Death is all around us, but our society tries so hard to ignore it. Voltaire said “One great use of words is to hide our thoughts,” and so we use euphemisms to avoid saying the word “death”, such as “He passed” or “crossed over” or “breathed his last” or “is pushing up daisies”. Monty Python has this wonderful “Dead Parrot” sketch where dozens of euphemisms are used. We are so afraid that we end up making it a practice to whistle as we go past graveyards. We try hard to make the assumption that death is what happens to other people, but the church keeps reminding us, not always successfully, that death is part of life. One Lent, I devoted a five part series to dealing with death, and it was one of the worst-attended Lenten series because people thought it would be depressing. There is an old Latin 8th century song which Archbishop Thomas Cramner translated and used when he wrote the beginning of the Burial Office for the first English Book of Common Prayer in 1549: “In the midst of life, we are in death.”

This is helpful for me because I can accept my death and say, “That is just the way life is; all things die, and while the form of the body is destroyed, the molecules of the body are transformed into a different constellation of structure. The ashes of my body will nourish the earth and out of them new life will grow.” The mystery is not about the physical stuff but about the animating principle which is in, under, around and through all of the senses. That animating principle is what I believe continues as we are walk through the gate. The awareness of death as mystery allows me to enter into the fullness of life as mystery.
The 20th Century Austrian philosopher Ludwig Wittgenstein wrote: "Death is not an event in life: we do not live to experience death. If we take eternity to mean not infinite temporal duration but timelessness, then eternal life belongs to those who live in the present. Our life has no end in the way in which our visual field has no limits." Wittgenstein was an agnostic, but I would suggest that eternal life, abundant life, begins here and now as we pay attention to all that God gives us each day. It is my belief that living joyfully into the mystery of this life, the skills of wonder and awe of that which is greater than ourselves, prepares us for entering into the unknown mystery after death.

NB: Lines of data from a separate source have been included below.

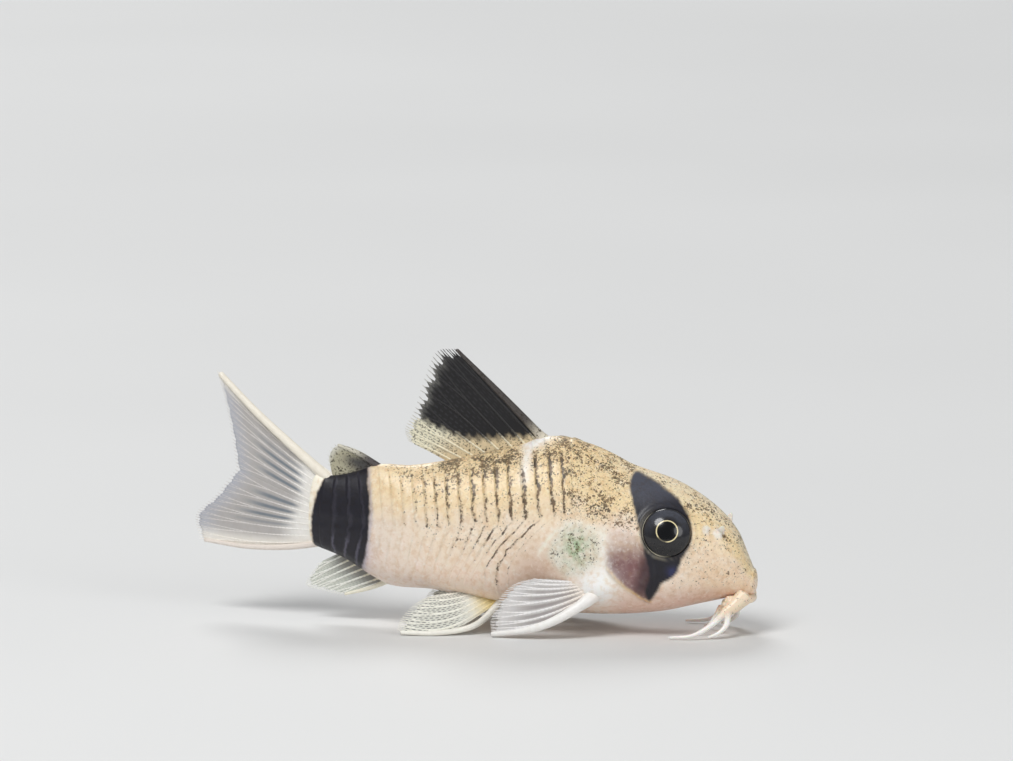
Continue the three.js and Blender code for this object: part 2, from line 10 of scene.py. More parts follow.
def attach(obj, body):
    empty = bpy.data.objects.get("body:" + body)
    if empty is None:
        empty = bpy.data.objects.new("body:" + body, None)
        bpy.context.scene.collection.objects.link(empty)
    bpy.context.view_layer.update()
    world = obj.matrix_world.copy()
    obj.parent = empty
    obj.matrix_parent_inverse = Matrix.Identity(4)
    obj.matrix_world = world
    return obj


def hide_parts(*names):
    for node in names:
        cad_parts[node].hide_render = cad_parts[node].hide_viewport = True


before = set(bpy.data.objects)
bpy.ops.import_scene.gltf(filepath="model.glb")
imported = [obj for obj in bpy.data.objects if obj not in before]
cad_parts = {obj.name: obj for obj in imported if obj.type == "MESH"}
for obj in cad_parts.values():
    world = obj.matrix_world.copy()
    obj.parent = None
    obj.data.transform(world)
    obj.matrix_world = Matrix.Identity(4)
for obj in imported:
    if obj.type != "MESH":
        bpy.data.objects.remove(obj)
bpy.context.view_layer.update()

bl_info = {
    "name": "Panda corydoras",
    "version": (1, 0, 0),
    "blender": (4, 5, 0),
    "location": "3D View > Sidebar > Corydoras",
    "description": "Skin, scutes, rayed fins, eyes and barbels of a small armoured catfish",
    "category": "Object",
}

MM = 0.001

# Body stations in millimetres: side outlines, half width and midflank line, as (x, size)
BACK_LINE = [(-14.2, 13.1), (-12.8, 12.95), (-10.4, 13.5), (-8.7, 14.1), (-5.9, 14.1),
             (-2, 14.75), (5.6, 16.55), (7.5, 16.95), (10.1, 16.4), (12, 15.7), (14, 14.7),
             (18.1, 13.25), (21.2, 11.3), (23.2, 9.1), (24.2, 6.8), (24.7, 5.6)]
BELLY_LINE = [(-14.2, 6.6), (-11.9, 5.75), (-9.2, 4.2), (-7.4, 3.45), (-3, 3.25), (2.4, 2.5),
              (7.8, 1.7), (12.2, 1.55), (16.6, 1.9), (20.2, 2.7), (22.5, 3.2), (24.7, 3.5)]
HALF_WIDTH = [(-14.6, 0.8), (-12.8, 1.4), (-10, 2.2), (-6.6, 3.2), (-3, 4), (0.4, 4.6),
              (4, 5.1), (8, 5.4), (11.5, 5.4), (14.7, 5), (17.4, 4.6), (20, 3.8), (21.9, 3.1),
              (23.5, 2.2), (24.7, 1.3)]
MIDFLANK_LINE = [(-14.2, 9.1), (-6, 8.95), (-1.7, 9.5), (3.8, 10.2), (8.4, 10.8), (12.5, 10.6),
                 (24.7, 5.2)]

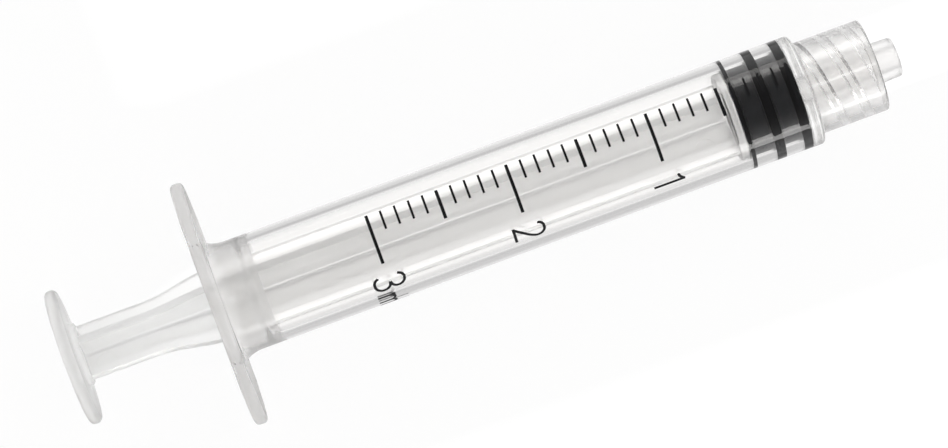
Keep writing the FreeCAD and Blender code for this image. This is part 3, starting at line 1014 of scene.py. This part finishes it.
# %% Scale, the numbers
PEN = 0.29
STROKES = {
    "3": [[(0.16, 2.62), (0.40, 3.02), (0.85, 3.17), (1.50, 2.88), (1.68, 2.36), (1.42, 1.90),
           (0.90, 1.72)],
          [(0.90, 1.72), (1.50, 1.50), (1.78, 0.95), (1.54, 0.36), (0.88, 0.13), (0.38, 0.28),
           (0.14, 0.66)]],
    "2": [[(0.16, 2.60), (0.36, 2.98), (0.82, 3.14), (1.45, 2.95), (1.72, 2.40), (1.50, 1.80), (0.80, 0.92),
           (0.16, 0.13)],
          [(0.03, 0.13), (1.80, 0.13)]],
    "1": [[(0.0, 2.62), (0.44, 2.78), (0.78, 3.14)], [(0.78, 3.2), (0.78, 0.0)]],
    "m": [[(0.0, 0.0), (0.0, 1.75)],
          [(0.0, 1.15), (0.28, 1.60), (0.66, 1.67), (1.06, 1.46), (1.18, 1.0), (1.18, 0.5), (1.18, 0.0)],
          [(1.18, 1.15), (1.46, 1.60), (1.84, 1.67), (2.24, 1.46), (2.36, 1.0), (2.36, 0.5), (2.36, 0.0)]],
    "l": [[(0.0, 0.0), (0.0, 3.0)]],
}

pen_shape = bpy.data.curves.new("pen", "CURVE")
pen_shape.dimensions = "2D"
tip_line = pen_shape.splines.new("POLY")
tip_line.points.add(3)
for spot, (px, py) in zip(tip_line.points, ((-0.5, -0.5), (0.5, -0.5), (0.5, 0.5), (-0.5, 0.5))):
    spot.co = (mm(px * PEN), mm(py * INK_THICK), 0, 1)
tip_line.use_cyclic_u = True
pen = bpy.data.objects.new("pen", pen_shape)
bpy.context.scene.collection.objects.link(pen)


def sign(shape, x, top_edge):
    """Draw a sign with its foot at x and its left side at that place across the barrel."""
    line = bpy.data.curves.new("sign", "CURVE")
    line.dimensions = "3D"
    line.twist_mode = "Z_UP"
    line.bevel_mode = "OBJECT"
    line.bevel_object = pen
    line.use_fill_caps = True
    line.resolution_u = 6
    for stroke in STROKES[shape]:
        spline = line.splines.new("BEZIER")
        spline.bezier_points.add(len(stroke) - 1)
        for spot, (right, up) in zip(spline.bezier_points, stroke):
            spot.co = (mm(right), mm(up), 0)
            spot.handle_left_type = "AUTO"
            spot.handle_right_type = "AUTO"
    drawn = bpy.data.objects.new("sign", line)
    bpy.context.scene.collection.objects.link(drawn)
    only(drawn)
    bpy.ops.object.convert(target="MESH")
    drawn = bpy.context.object
    drawn.matrix_world = Matrix((
        (0, 1, 0, mm(x)), (0, 0, -1, mm(-INK_THICK / 2)), (-1, 0, 0, mm(top_edge)), (0, 0, 0, 1)))
    bpy.ops.object.transform_apply(location=True, rotation=True, scale=True)
    return drawn


def mark_x(ml):
    """Where the mark for so many millilitres is."""
    return ZERO_X - ONE_ML * ml


SIGNS_EDGE = -3.1
ink_pieces.append(sign("3", mark_x(3) - 1.65, SIGNS_EDGE))
ink_pieces.append(sign("2", mark_x(2) - 1.62, SIGNS_EDGE - 0.1))
ink_pieces.append(sign("1", mark_x(1) - 1.58, SIGNS_EDGE - 0.6))
ink_pieces.append(sign("m", mark_x(3) - 1.65, -5.98))
ink_pieces.append(sign("l", mark_x(3) - 1.65, -9.2))
bpy.data.objects.remove(pen)
print("signs drawn:", len(ink_pieces) - MARKS)

# %% [markdown]
# A long flat face can't bend, so the ink is first cut across into narrow strips. Simple Deform then rolls
# it up, so that its inner side just clears the barrel. Where two ends of a stroke meet, their points are
# welded before the cuts, because the cuts would otherwise leave open edges there.

# %% Scale, bent round the barrel
STRIP = 0.2

only(ink_pieces[0])
for piece in ink_pieces:
    piece.select_set(True)
bpy.ops.object.join()
scale = bpy.context.object
scale.name = "printed_scale"
scale.data.name = "printed_scale"
low = min(vertex.co.z for vertex in scale.data.vertices)
high = max(vertex.co.z for vertex in scale.data.vertices)
bpy.ops.object.mode_set(mode="EDIT")
bpy.ops.mesh.select_all(action="SELECT")
bpy.ops.mesh.remove_doubles(threshold=mm(WELD))
strips = math.ceil((high - low) / mm(STRIP))
for count in range(1, strips):
    bpy.ops.mesh.select_all(action="SELECT")
    cut_at = low + (high - low) * count / strips
    bpy.ops.mesh.bisect(plane_co=(0, 0, cut_at), plane_no=(0, 0, 1))
bpy.ops.object.mode_set(mode="OBJECT")
bend = scale.modifiers.new("round the barrel", "SIMPLE_DEFORM")
bend.deform_method = "BEND"
bend.deform_axis = "X"
bend.angle = (high - low) / mm(INK_R)
bpy.ops.object.modifier_apply(modifier=bend.name)
bpy.ops.object.mode_set(mode="EDIT")
bpy.ops.mesh.select_all(action="SELECT")
bpy.ops.transform.translate(value=(0, mm(-INK_R), 0))
bpy.ops.transform.rotate(value=math.radians(90), orient_axis="X", center_override=(0, 0, 0))
bpy.ops.object.mode_set(mode="OBJECT")
smooth(scale)
scale.data.materials.clear()
scale.data.materials.append(black_ink)
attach(scale, "barrel")
heights = [off_axis(vertex.co) for vertex in scale.data.vertices]
print("ink lies", round(min(heights), 3), "to", round(max(heights), 3), "mm from the axis")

There is a prayer attributed to St. Francis of Assisi:
Lord, make me an instrument of thy peace.
Where there is hatred, let me sow love;
Where there is injury, pardon;
Where there is doubt, faith;
Where there is despair, hope;
Where there is darkness, light;
Where there is sadness, joy.

O divine Master, grant that I may not so much seek
To be consoled as to console,
To be understood as to understand,
To be loved as to love;
For it is in giving that we receive;
It is in pardoning that we are pardoned;
It is in dying to self that we are born to eternal life.

Eternal life begins now; the resurrection life begins now. After we are dead, the mystery continues for body and soul. I urge you to live faithfully into the mystery. If you want to honor Mimi, then practice living joyfully in the mystery. There is a poem by Mary Oliver, “When Death Comes” which I shared with Jennifer, Mimi’s daughter. Let me read it to you:
When death comes
like the hungry bear in autumn;
when death comes and takes all the bright coins from his purse
to buy me, and snaps the purse shut;
when death comes
like the measles-pox;
when death comes
like an iceberg between the shoulder blades,
I want to step through the door full of curiosity, wondering:
what is it going to be like, that cottage of darkness?
And therefore I look upon everything
as a brotherhood and a sisterhood,
and I look upon time as no more than an idea,
and I consider eternity as another possibility,
and I think of each life as a flower, as common
as a field daisy, and as singular,
and each name a comfortable music in the mouth
tending as all music does, toward silence,
and each body a lion of courage, and something
precious to the earth.
When it’s over, I want to say: all my life
I was a bride married to amazement.
I was the bridegroom, taking the world into my arms.
When it is over, I don’t want to wonder
if I have made of my life something particular, and real.
I don’t want to find myself sighing and frightened,
or full of argument.
I don’t want to end up simply having visited this world.

Mimi didn’t just visit life she lived into the mystery fully; in honor of Mimi go and do likewise.